Lack of Mobile Solutions Available
Businesses desire the ability to add storage capacity. Others look to have a wide user adoption at their company, which can be difficult for certain employees who are frequently on the go and don’t have access to a desktop computer during the day. Mobile devices are becoming more commonly found among workers in the field, and access to key reports no matter where an employee is can help.
Trends in Data Visualization
What trends are taking over the world of business intelligence? Whether you’re trying to get a simple forecast for your company budget, or looking for improved metrics on the profitability of your sales staff, these are some of the hottest topics.

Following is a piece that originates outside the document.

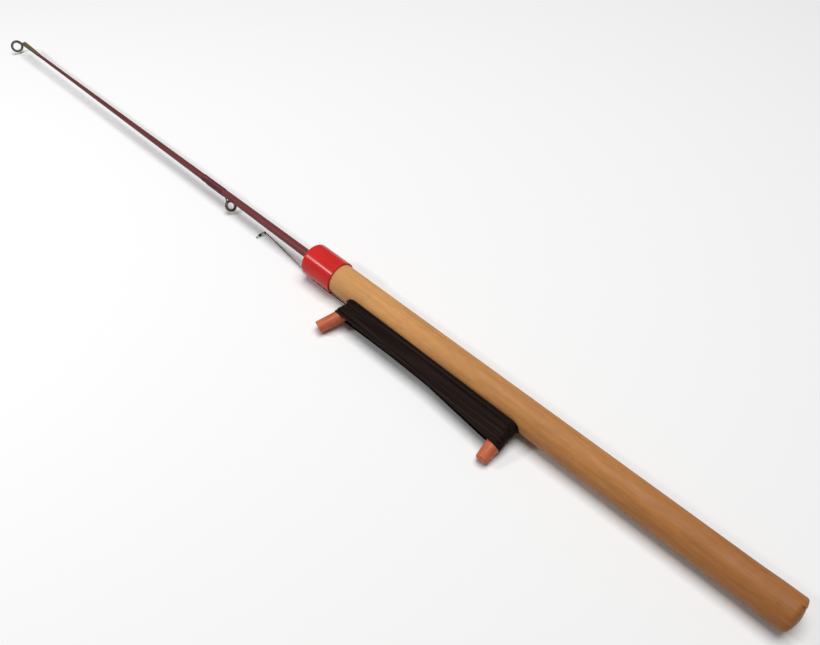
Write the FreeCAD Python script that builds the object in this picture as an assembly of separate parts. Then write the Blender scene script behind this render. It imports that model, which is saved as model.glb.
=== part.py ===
"""Hand-line ice fishing rod: a wooden handle with two line pegs and a short tapered blank.

The rod lies on a table. It is built with +X along the rod from the butt towards the tip, +Y
towards the side that the pegs point to and +Z up, with x = 0 at the butt and the table at z = 0.
At the end every piece is moved so that the origin is under the middle of the rod. Millimetres.
"""
import FreeCAD, Part
import math
import os
from FreeCAD import Placement, Rotation, Vector

os.makedirs("parts", exist_ok=True)

# ---- driving dimensions -------------------------------------------------------------------

# Handle: a one inch dowel with a domed butt, which swells a little towards the dome.
HANDLE_R = 12.7
HANDLE_FRONT_X = 431.5
SWELL_R = 13.08
SWELL_END_X = 20.0
SWELL_FADE_X = 36.0
BUTT_X = 0.8
BUTT_DOME = 3.2
BUTT_EDGE_R = 4.5
NOSE_CHAMFER = 0.8

# The saw left a lip on the butt, on the side that is turned away from the pegs. It is flatter
# and sharper than the rest of the dome, and a shallow nick parts it from the dome.
LIP_X = 0.6
LIP_DOME = 2.6
LIP_EDGE_R = 2.2
LIP_OFFSET = 0.56 * HANDLE_R
LIP_TURN = 150.0
NICK_WIDTH = 1.5
NICK_DEPTH = 0.7

# Push-on plastic end cap.
CAP_R = 14.2
CAP_RIM_X = 400.0
CAP_LENGTH = 33.5
CAP_FACE = 1.7
CAP_FRONT_EDGE_R = 3.6
CAP_RIM_EDGE_R = 0.3
CAP_HOLE_R = 3.88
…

Large Companies Want Business Intelligence
In a recent review of over 3,000 software projects from 2017, businesses with 50+ employees are more than 70% more likely to need software that handles budgeting/business intelligence (BI) and fixed assets.
Strong Inventory Features
BI tools have expanded immensely to break down more than your financials. In the world of inventory, it can help answer questions such as “Which brands are the most popular? What colors or sizes tend to move the most? What products to people buy in tandem and should be recommended for upselling?” From there, you can improve your product-handling to faster address pending RMA’s, transfers, back orders, and more.
Big Data on the Rise
Wikibon projects the Big Data market will surpass $84B by 2026. This was after the Big Data market reached $27.36B in 2014, up from $19.6B in 2013.
70% of BI Users Are Casual or Standard Users
This means a large chunk of BI users have a limited skillset. Power users consist of 25% of all users. These types of users are skilled to analyze data and create reports and dashboards from scratch.